Can it replace your cable box's EPG?
The Harmony Link is really designed to be used with the tablet-size screen of the iPad. That's because rather than just duplicating the remote functions, Logitech also integrates full television guide data into the app, so you can browse your local TV listings using colorful images, rather than the clunky electronic program guide (EPG) built into your cable/satellite box.

The program guide is a great idea, but it's not that practical due to all its limitations.

It's a great idea, but our enthusiasm quickly wore off once we realized all the caveats. The first thing we tried to do is search for one of our favorite shows ("Parks and Recreation") to schedule a recording, and the search showed no results. That's because the search function defaults to only searching what's currently on, although you can also set it to search within a certain time frame, such as 8 p.m. - 9 p.m. That means you need to know when your show airs, which kind of defeats the purpose of searching for it in the first place.

It seemed strange that the Harmony Link app seemed so geared toward what's on now, until we ran into the other stumbling block: you can't really schedule recordings from the app. If you find a show airing in the future, the option to Watch Now is not selectable and there's no option to schedule a recording. Sure, you can switch over to the remote functions on the app, then schedule the recording using the standard onscreen display of your DVR, but again, that defeats the purpose of using the app.

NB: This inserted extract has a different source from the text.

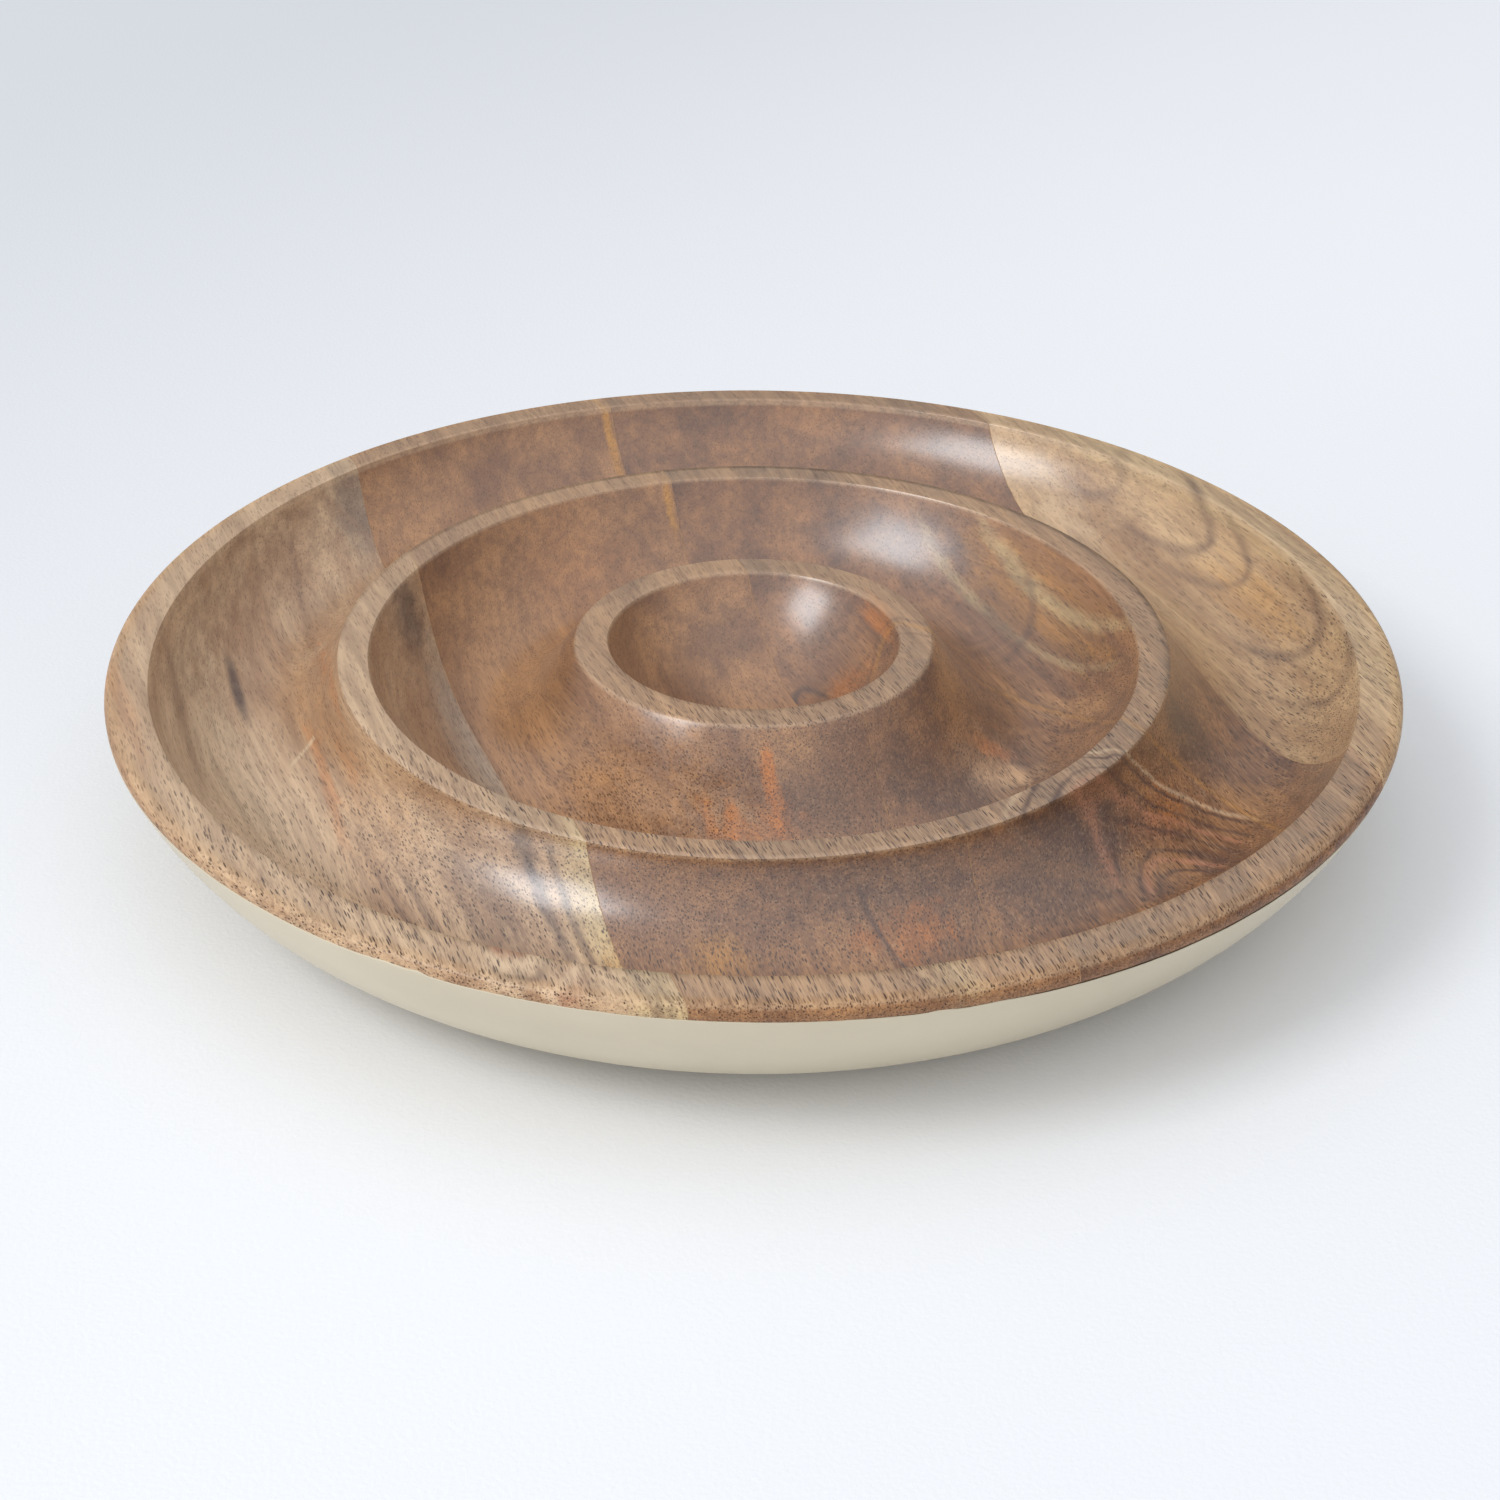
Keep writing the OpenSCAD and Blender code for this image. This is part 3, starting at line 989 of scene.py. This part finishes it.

While we understand that the ability to work that seamlessly with a DVR would require collaboration with cable and satellite companies, the lack of the ability to record really limits the functionality of the Harmony Link. (We had the same problem with last year's Logitech Revue, although the Revue at least offers deeper integration with some Dish Network DVRs.) We really love the concept of browsing TV listings and shows right in your lap, rather than several feet away on the big screen, but the experience just isn't satisfying with the current limitations of the Harmony Link.

Two screens is one too many
The other thing you'll quickly notice is that the iPad doesn't really make for a good universal remote. The problem with the iPad and other touch devices is that there's no tactile feedback. You need to look at the display to know what button you're pressing and what ends up happening is you find yourself constantly looking back and forth between the iPad and the TV. It gets tiresome quickly. With a standard Harmony remote, you can keep your eyes on the TV and navigate the remote's buttons by feel. The Harmony 650 may not seem as cutting-edge as the Harmony Link's iPad app, but it's a much better way to control your home theater.

What works well
It's easy for us to focus on the new functionality we found underwhelming, but it's worth pointing out that many of the excellent features that we love on standard Harmony remotes still work well. It's simple to program easy-to-understand activities like Watch TV or Watch a Movie and Harmony's database of IR codes is excellent. If you're dead set on using an iPad accessory to control your home theater, the Logitech Harmony Link is certainly better than the Peel Universal Remote Control we tested earlier in the year.

We're going to continue testing the Logitech Harmony Link with a few additional devices (it works with any iOS or Android device), but our initial impression is that although the Harmony Link shows a lot of promise, it needs work to live up to its potential.